The proposed exclusion stems from a structural debate: Should companies with heavy digital-asset holdings be treated as operating businesses or investment vehicles? JPMorgan analysts warn that removal from MSCI indices alone could force $2.8 billion in outflows, with broader market adjustments pushing the total to $8.8 billion. Such a shift would not only erode MSTR's access to passive capital but also damage its reputation as a viable issuer of equity or debt.
Executive Chairman Michael Saylor has vigorously defended the company's status, emphasizing that MSTR is "not a fund, not a trust, and not a holding company" but a "publicly traded operating company with a $500 million software business" as he highlighted in a recent interview. He highlighted the firm's $7.7 billion in notional value from Bitcoin-backed digital credit securities-STRK, STRF, STRD, STRC, and STRE-as evidence of active financial innovation. Saylor's argument hinges on redefining MSTR as a "Bitcoin-backed structured finance company," leveraging its corporate structure to differentiate itself from passive vehicles as the firm continues to defend its status.
MSTR's financial mechanics have relied on a premium between its stock price and net asset value (NAV). This gap allowed the firm to issue equity and convertible debt to buy Bitcoin, creating an "infinite issuance loop" that accreted value for shareholders. However, Bitcoin's recent slump-trading near $80,000-has compressed MSTR's multiple to NAV (mNAV) to 1.05, nearly parity with its underlying assets. At this level, issuing shares to purchase Bitcoin becomes a "wash trade," negating the firm's core growth strategy.
Third-quarter earnings underscored this volatility. MSTR reported $2.8 billion in net income, driven by a 7% Bitcoin price increase during the period, but its stock has since fallen 60% from recent highs. The collapse of the premium has left the company's valuation exposed to Bitcoin's raw market dynamics, with JPMorgan analysts warning that an MSCI exclusion would push mNAV closer to 1.0, effectively valuing MSTR as a pure Bitcoin holding vehicle.
The looming index decision has already impacted MSTR's liquidity. Over $9 billion of its $57 billion fully diluted market cap is held in passive index-tracking vehicles. Exclusion could widen funding spreads, reduce trading liquidity, and force the firm to rely on higher-cost debt to maintain its Bitcoin stack. Annual obligations to service its $700 million in debt are rising, though management claims 71 years of coverage assuming Bitcoin's price remains flat.

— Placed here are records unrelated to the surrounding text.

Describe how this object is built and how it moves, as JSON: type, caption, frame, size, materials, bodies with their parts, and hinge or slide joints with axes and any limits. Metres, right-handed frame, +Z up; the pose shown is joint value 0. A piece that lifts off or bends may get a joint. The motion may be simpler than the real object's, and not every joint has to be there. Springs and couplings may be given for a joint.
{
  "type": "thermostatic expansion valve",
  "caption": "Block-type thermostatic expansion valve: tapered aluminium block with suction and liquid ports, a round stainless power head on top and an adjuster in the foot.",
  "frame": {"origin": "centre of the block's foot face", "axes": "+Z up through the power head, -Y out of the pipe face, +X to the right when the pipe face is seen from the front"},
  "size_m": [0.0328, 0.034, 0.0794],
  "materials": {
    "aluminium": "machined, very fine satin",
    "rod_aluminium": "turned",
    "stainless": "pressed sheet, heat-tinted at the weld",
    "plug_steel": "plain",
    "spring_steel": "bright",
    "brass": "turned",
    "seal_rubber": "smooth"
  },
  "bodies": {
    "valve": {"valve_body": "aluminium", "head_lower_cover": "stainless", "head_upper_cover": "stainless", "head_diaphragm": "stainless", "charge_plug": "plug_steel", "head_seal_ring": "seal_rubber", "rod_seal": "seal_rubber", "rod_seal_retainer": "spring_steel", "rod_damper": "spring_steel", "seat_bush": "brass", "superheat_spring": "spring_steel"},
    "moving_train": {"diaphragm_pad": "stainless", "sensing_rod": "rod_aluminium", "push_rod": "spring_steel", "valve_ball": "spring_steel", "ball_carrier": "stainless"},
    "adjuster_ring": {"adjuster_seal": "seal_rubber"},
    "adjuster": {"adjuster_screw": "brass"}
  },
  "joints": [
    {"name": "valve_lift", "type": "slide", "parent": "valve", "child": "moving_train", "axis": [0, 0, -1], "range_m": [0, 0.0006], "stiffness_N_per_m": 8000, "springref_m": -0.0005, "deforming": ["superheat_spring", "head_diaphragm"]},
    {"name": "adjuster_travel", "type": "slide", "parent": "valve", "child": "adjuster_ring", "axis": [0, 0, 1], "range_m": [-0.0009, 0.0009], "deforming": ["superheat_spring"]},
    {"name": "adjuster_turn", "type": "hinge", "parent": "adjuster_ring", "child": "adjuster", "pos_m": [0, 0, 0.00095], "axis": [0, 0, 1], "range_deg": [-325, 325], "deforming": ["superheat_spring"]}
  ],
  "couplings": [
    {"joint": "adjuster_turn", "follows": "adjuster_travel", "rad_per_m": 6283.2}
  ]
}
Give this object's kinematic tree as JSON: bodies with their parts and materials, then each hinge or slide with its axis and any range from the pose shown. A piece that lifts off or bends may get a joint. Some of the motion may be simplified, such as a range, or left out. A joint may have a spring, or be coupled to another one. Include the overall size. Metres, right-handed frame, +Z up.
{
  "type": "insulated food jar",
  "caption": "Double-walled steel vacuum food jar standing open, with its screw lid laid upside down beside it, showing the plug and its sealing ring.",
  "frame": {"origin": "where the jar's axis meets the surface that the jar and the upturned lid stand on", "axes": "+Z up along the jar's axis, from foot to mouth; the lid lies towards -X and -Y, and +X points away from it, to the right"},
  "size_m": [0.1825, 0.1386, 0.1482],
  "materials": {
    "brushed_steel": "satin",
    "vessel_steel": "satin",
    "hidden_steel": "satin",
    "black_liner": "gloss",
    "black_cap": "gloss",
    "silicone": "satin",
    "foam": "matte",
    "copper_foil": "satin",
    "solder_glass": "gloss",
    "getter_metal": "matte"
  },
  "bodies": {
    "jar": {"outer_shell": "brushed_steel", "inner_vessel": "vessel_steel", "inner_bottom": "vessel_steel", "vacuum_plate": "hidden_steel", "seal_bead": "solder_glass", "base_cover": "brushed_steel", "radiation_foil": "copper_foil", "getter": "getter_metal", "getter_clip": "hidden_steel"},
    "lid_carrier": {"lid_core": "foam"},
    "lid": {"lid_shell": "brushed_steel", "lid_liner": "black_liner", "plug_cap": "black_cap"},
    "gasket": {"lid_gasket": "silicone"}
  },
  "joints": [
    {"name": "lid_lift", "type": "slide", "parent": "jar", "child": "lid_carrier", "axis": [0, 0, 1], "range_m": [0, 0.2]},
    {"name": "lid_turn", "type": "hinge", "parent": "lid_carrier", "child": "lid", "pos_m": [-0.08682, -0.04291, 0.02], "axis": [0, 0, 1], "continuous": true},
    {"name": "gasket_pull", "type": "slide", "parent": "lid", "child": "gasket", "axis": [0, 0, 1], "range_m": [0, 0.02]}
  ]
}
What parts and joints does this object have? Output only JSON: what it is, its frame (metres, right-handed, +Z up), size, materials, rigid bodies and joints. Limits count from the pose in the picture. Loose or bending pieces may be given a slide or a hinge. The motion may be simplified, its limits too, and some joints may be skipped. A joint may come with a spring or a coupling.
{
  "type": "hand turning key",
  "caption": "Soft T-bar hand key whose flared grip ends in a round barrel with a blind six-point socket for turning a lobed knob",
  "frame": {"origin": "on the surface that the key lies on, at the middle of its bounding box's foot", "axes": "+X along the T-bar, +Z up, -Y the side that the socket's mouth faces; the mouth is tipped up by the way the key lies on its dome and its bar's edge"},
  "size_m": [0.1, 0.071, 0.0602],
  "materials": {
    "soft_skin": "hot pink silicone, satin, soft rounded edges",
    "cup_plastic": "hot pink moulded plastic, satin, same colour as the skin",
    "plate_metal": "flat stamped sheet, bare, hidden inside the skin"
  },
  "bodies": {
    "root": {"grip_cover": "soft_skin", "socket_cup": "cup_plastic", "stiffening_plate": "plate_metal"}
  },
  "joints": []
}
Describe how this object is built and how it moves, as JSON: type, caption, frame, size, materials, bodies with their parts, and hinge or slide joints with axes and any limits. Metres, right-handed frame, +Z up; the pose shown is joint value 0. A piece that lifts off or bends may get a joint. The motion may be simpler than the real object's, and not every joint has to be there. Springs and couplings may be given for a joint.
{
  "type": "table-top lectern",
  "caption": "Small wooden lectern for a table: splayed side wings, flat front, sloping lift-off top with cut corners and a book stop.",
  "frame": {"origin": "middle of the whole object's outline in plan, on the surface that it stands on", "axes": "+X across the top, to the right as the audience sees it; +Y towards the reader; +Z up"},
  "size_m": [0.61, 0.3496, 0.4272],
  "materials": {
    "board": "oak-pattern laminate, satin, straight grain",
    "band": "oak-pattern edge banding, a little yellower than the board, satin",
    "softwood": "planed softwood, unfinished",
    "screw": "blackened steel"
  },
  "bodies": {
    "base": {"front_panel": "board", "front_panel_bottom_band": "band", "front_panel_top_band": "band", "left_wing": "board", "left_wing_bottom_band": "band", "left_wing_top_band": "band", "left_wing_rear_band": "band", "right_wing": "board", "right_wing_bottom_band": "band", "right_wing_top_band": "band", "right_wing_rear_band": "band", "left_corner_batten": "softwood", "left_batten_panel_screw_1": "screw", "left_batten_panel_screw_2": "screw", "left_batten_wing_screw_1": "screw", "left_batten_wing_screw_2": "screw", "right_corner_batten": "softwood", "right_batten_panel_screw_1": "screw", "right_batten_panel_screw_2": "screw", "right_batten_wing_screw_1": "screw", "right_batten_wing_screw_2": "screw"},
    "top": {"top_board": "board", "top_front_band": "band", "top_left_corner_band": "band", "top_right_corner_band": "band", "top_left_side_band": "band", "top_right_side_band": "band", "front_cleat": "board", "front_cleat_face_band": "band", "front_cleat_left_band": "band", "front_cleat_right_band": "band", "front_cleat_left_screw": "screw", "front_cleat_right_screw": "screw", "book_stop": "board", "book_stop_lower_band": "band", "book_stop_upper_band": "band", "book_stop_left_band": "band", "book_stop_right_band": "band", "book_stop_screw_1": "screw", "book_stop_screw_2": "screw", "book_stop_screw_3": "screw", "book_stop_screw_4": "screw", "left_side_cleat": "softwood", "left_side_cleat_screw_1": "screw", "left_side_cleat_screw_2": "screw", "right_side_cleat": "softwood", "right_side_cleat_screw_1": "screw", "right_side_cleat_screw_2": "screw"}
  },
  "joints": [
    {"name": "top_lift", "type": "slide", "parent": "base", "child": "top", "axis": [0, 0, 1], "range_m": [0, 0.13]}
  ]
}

Despite the risks, MSTR continues to accumulate Bitcoin. The firm purchased 8,178 BTC in a single day in late November-its largest purchase since July-while investment bank TD Cowen predicts holdings could reach 815,000 BTC by 2027. Saylor's vision of a $1 trillion Bitcoin balance sheet, used to issue over-collateralized credit products, remains ambitious, but the path forward depends on navigating the index classification debate.
The January 15 decision will determine whether MSTR can sustain its hybrid model as a corporate treasury and structured finance entity-or be forced to reclassify as a closed-end fund, fundamentally altering its capital structure and growth prospects. For now, the market watches closely, balancing Saylor's bullish Bitcoin narrative against the structural realities of index-driven capital flows.